Si Corinne Le Quéré reste optimiste et estime que 2017 pourrait n'être qu'une mauvaise parenthèse, une autre étude sur laquelle elle travaille avec le climatologue Robert Jackson pour l'université de Stanford suggère que les mauvaises nouvelles climatiques pourraient continuer de pleuvoir.
La Banque mondiale et le Fonds monétaire international projettent une augmentation du PIB par habitant en 2018 à des taux inédits depuis 2011. Selon Robert Jackson, une activité économique de cette ampleur devrait générer encore plus d'émissions carbone. Et pour cause : malgré le boom des énergies solaires et éoliennes depuis le début des années 2000, 80 % des nouvelles infrastructures énergétiques fonctionnent encore grâce aux énergies fossiles. « Nous avons un meilleur bilan énergétique mais nous consommons autant que dans les années 1990, » explique Jackson.
On observe cependant des tendances plus positives. Les émissions carbone diminuent sensiblement au Mexique et en Amérique latine. La Chine a plafonné le chauffage au charbon pour l'hiver à venir et annoncé son engagement à limiter la circulation des véhicules essence et diesel.

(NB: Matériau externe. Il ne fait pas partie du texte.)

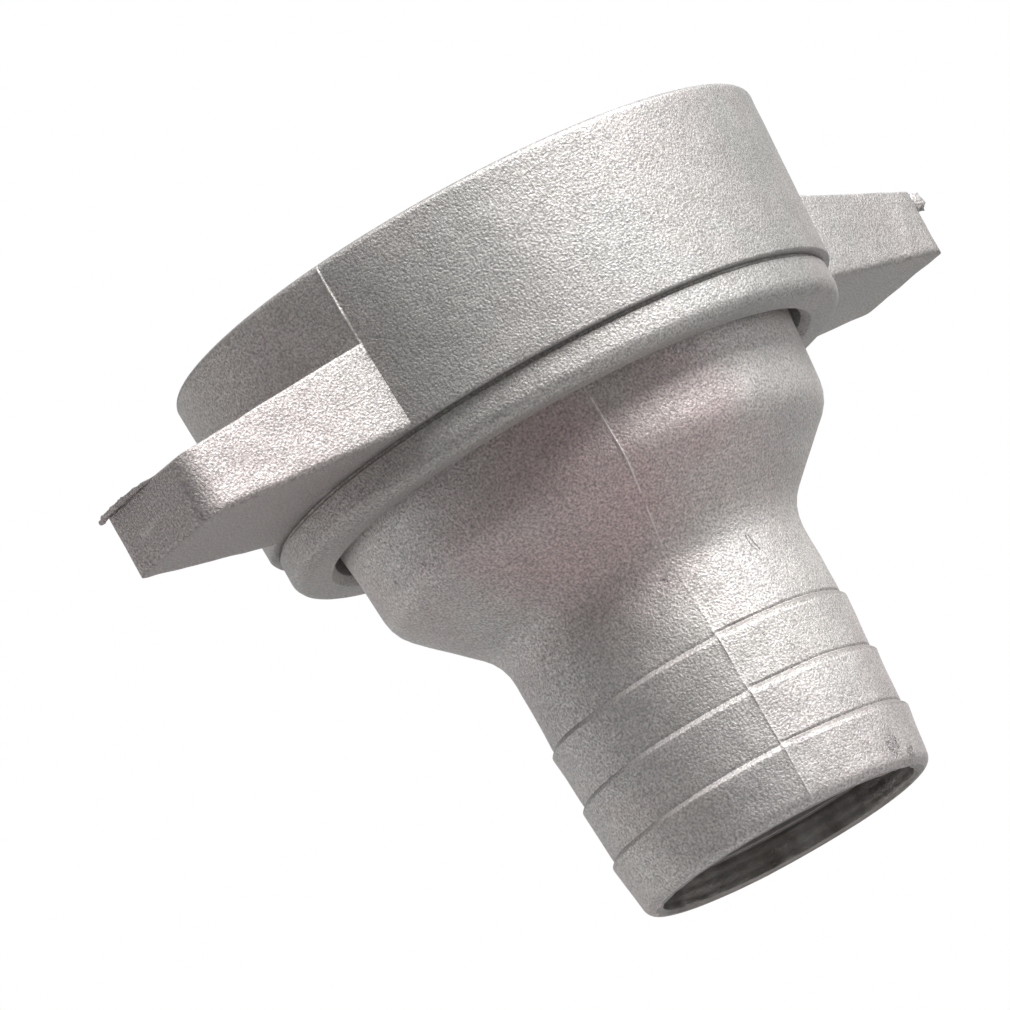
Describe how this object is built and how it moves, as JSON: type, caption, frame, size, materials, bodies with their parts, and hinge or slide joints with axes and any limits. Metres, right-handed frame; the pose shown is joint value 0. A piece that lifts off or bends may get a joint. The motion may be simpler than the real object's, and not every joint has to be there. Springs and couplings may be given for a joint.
{
  "type": "pump hose connector",
  "caption": "Cast wing nut with an internal pipe thread, turning on a reducing barbed hose tail, with a flat gasket between.",
  "frame": {"origin": "centre of the nut's open rim, on the axis of its pipe thread", "axes": "+Z along the axis towards the pump, with the hose mouth pointing down; +X along one lug"},
  "size_m": [0.158, 0.0998, 0.1039],
  "materials": {
    "nut_casting": "shot-blasted casting, coarse matt grain",
    "tail_casting": "shot-blasted casting, coarse matt grain",
    "gasket_rubber": "matt black moulded rubber"
  },
  "bodies": {
    "nut": {"coupling_nut": "nut_casting"},
    "seal": {"gasket": "gasket_rubber"},
    "tail": {"hose_tail": "tail_casting"}
  },
  "joints": [
    {"name": "tail_slide", "type": "slide", "parent": "nut", "child": "seal", "axis": [0, 0, 1], "range_m": [0, 0.034]},
    {"name": "tail_swivel", "type": "hinge", "parent": "seal", "child": "tail", "pos_m": [0, 0, -0.0264], "axis": [0, 0, 1], "continuous": true}
  ]
}
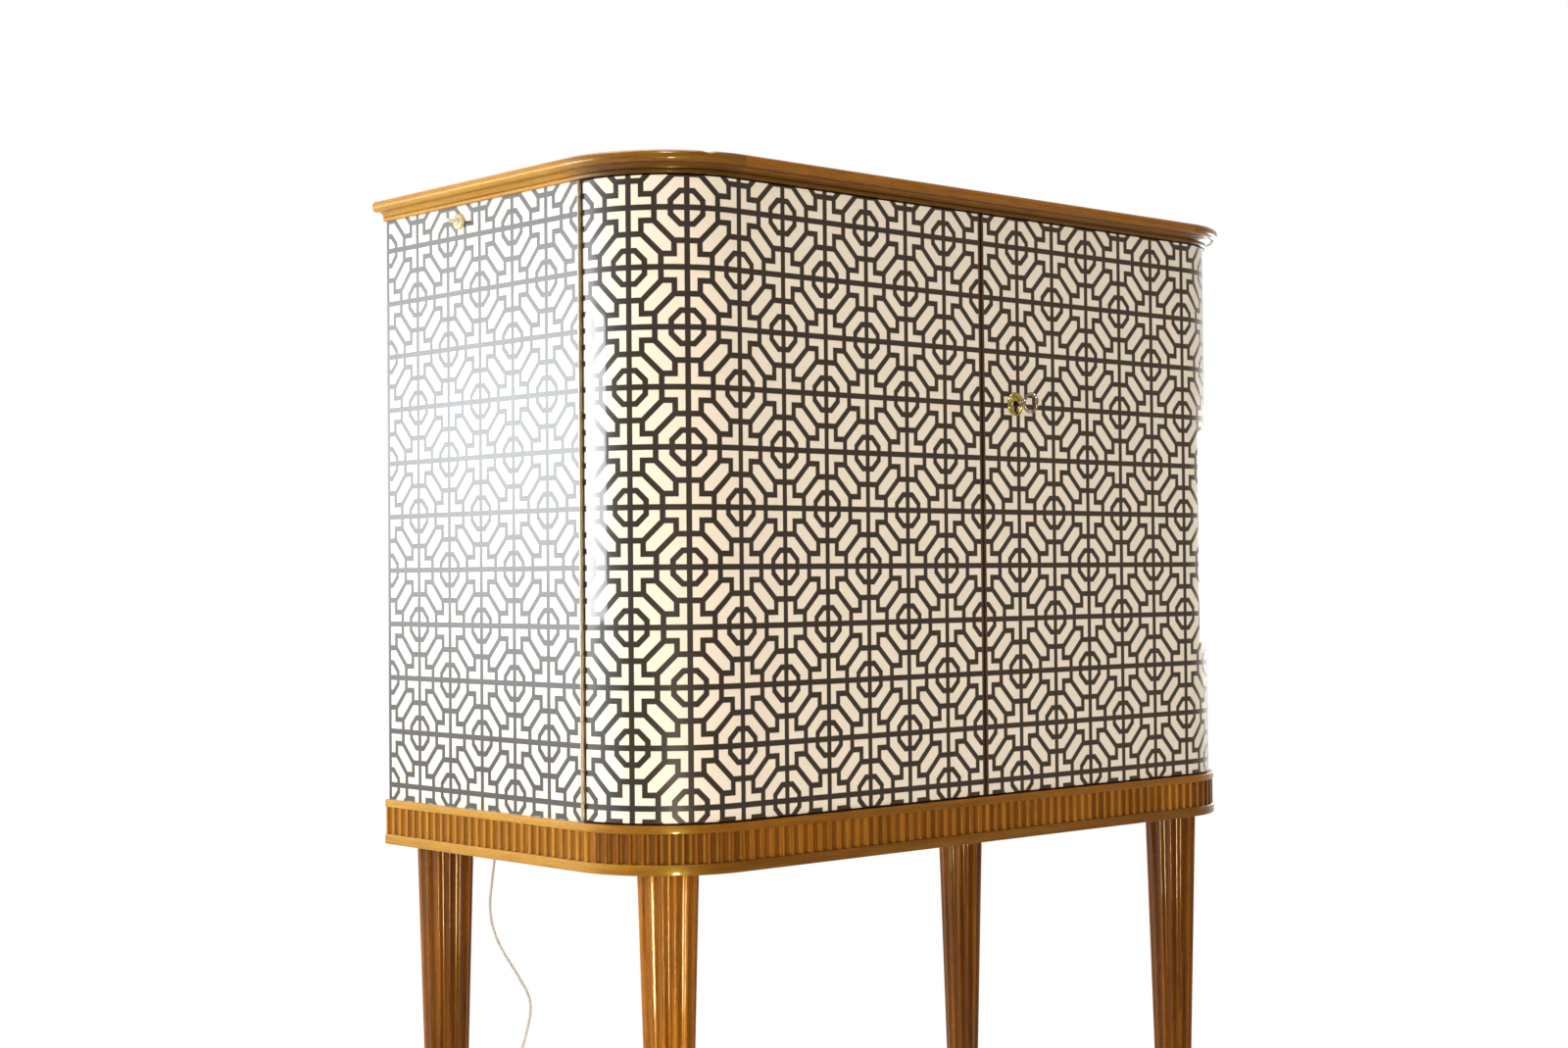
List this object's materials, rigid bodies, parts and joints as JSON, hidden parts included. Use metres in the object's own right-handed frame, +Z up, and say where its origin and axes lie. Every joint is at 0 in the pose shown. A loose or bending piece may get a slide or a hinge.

« "Décarboniser" le secteur des transports est sans doute la chose la plus difficile à faire. Donc si la Chine y parvient, ce sera un grand pas, » estime Robert Jackson.
La nouvelle étude suggère que la hausse des émissions carbone devrait continuer à augmenter de 3 % par an, au rythme auquel elles augmentaient dans les années 2000. Mais cela dépendra des décisions énergétiques prises dans les mois à venir.
« Pour le moment, les États sont peut-être un peu trop contents d'eux-mêmes, » conclut Corinne Le Quéré.